start DATA IN THIS EXERCISE

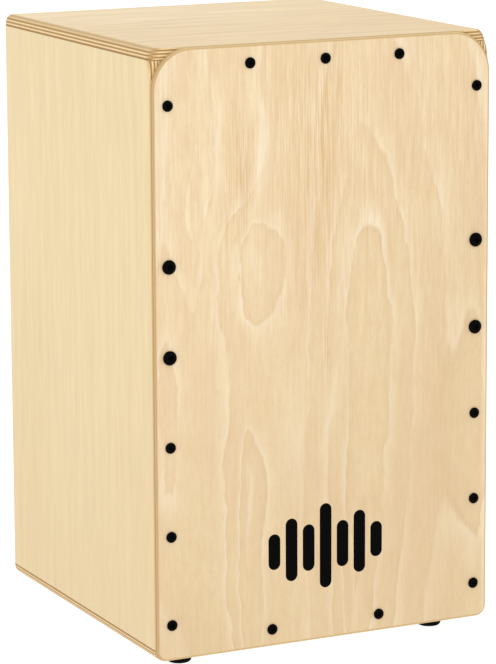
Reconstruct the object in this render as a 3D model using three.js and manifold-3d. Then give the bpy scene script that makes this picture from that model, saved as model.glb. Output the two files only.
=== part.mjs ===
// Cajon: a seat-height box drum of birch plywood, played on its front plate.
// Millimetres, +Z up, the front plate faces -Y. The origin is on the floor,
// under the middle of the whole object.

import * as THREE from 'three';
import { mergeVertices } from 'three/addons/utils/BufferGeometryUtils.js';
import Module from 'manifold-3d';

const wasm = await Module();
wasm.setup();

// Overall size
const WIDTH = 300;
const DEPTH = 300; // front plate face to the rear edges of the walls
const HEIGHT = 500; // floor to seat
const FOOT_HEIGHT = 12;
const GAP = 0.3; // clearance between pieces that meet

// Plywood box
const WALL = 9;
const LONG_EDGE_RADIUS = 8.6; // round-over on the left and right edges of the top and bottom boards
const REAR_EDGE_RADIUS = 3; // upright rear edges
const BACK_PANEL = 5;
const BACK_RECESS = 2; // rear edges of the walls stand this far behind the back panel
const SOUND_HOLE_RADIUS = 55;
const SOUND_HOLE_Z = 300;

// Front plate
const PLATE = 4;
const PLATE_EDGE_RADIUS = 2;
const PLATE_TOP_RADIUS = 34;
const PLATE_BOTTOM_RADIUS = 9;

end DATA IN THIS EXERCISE
start DATA IN THIS EXERCISE

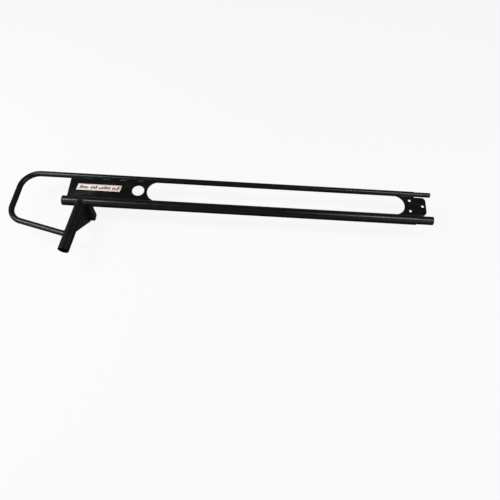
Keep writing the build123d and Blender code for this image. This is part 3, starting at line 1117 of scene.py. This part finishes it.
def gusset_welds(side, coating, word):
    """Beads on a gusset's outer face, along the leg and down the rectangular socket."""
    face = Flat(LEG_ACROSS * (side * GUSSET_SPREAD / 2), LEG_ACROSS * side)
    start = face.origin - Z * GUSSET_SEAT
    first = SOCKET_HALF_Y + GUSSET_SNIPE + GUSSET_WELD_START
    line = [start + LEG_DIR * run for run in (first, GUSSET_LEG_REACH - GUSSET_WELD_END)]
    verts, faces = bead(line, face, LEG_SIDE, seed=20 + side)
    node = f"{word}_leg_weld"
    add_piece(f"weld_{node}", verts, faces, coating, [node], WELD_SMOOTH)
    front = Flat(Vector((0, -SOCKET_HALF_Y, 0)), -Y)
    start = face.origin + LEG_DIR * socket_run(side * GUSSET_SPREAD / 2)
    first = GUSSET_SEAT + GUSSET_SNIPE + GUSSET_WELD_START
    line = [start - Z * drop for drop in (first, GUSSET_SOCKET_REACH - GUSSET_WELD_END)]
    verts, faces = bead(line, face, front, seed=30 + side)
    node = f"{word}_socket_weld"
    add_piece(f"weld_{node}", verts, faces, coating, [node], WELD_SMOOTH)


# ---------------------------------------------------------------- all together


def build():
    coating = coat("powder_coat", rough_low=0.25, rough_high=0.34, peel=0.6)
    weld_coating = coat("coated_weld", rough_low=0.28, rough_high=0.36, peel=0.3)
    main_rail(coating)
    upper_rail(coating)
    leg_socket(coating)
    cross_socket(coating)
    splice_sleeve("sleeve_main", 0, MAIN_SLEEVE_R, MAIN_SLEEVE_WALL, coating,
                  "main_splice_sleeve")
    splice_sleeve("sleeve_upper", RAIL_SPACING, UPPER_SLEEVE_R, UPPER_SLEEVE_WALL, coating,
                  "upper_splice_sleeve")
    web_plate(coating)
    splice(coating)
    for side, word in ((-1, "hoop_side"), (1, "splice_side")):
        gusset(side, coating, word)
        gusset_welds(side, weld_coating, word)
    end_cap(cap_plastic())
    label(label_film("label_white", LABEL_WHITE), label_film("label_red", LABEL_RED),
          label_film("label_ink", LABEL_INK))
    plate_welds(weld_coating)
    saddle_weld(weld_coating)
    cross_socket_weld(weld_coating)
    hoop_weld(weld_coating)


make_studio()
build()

end DATA IN THIS EXERCISE

> [THE EXERCISE]:
Transcribe the records above exactly, beginning at the line that contains "Reconstruct the object" and ending with the line that contains "const SOUND_HOLE_Z = 300;", both included, and nothing else.

> [REPLY TO THE TASK]:
Reconstruct the object in this render as a 3D model using three.js and manifold-3d. Then give the bpy scene script that makes this picture from that model, saved as model.glb. Output the two files only.
=== part.mjs ===
// Cajon: a seat-height box drum of birch plywood, played on its front plate.
// Millimetres, +Z up, the front plate faces -Y. The origin is on the floor,
// under the middle of the whole object.

import * as THREE from 'three';
import { mergeVertices } from 'three/addons/utils/BufferGeometryUtils.js';
import Module from 'manifold-3d';

const wasm = await Module();
wasm.setup();

// Overall size
const WIDTH = 300;
const DEPTH = 300; // front plate face to the rear edges of the walls
const HEIGHT = 500; // floor to seat
const FOOT_HEIGHT = 12;
const GAP = 0.3; // clearance between pieces that meet

// Plywood box
const WALL = 9;
const LONG_EDGE_RADIUS = 8.6; // round-over on the left and right edges of the top and bottom boards
const REAR_EDGE_RADIUS = 3; // upright rear edges
const BACK_PANEL = 5;
const BACK_RECESS = 2; // rear edges of the walls stand this far behind the back panel
const SOUND_HOLE_RADIUS = 55;
const SOUND_HOLE_Z = 300;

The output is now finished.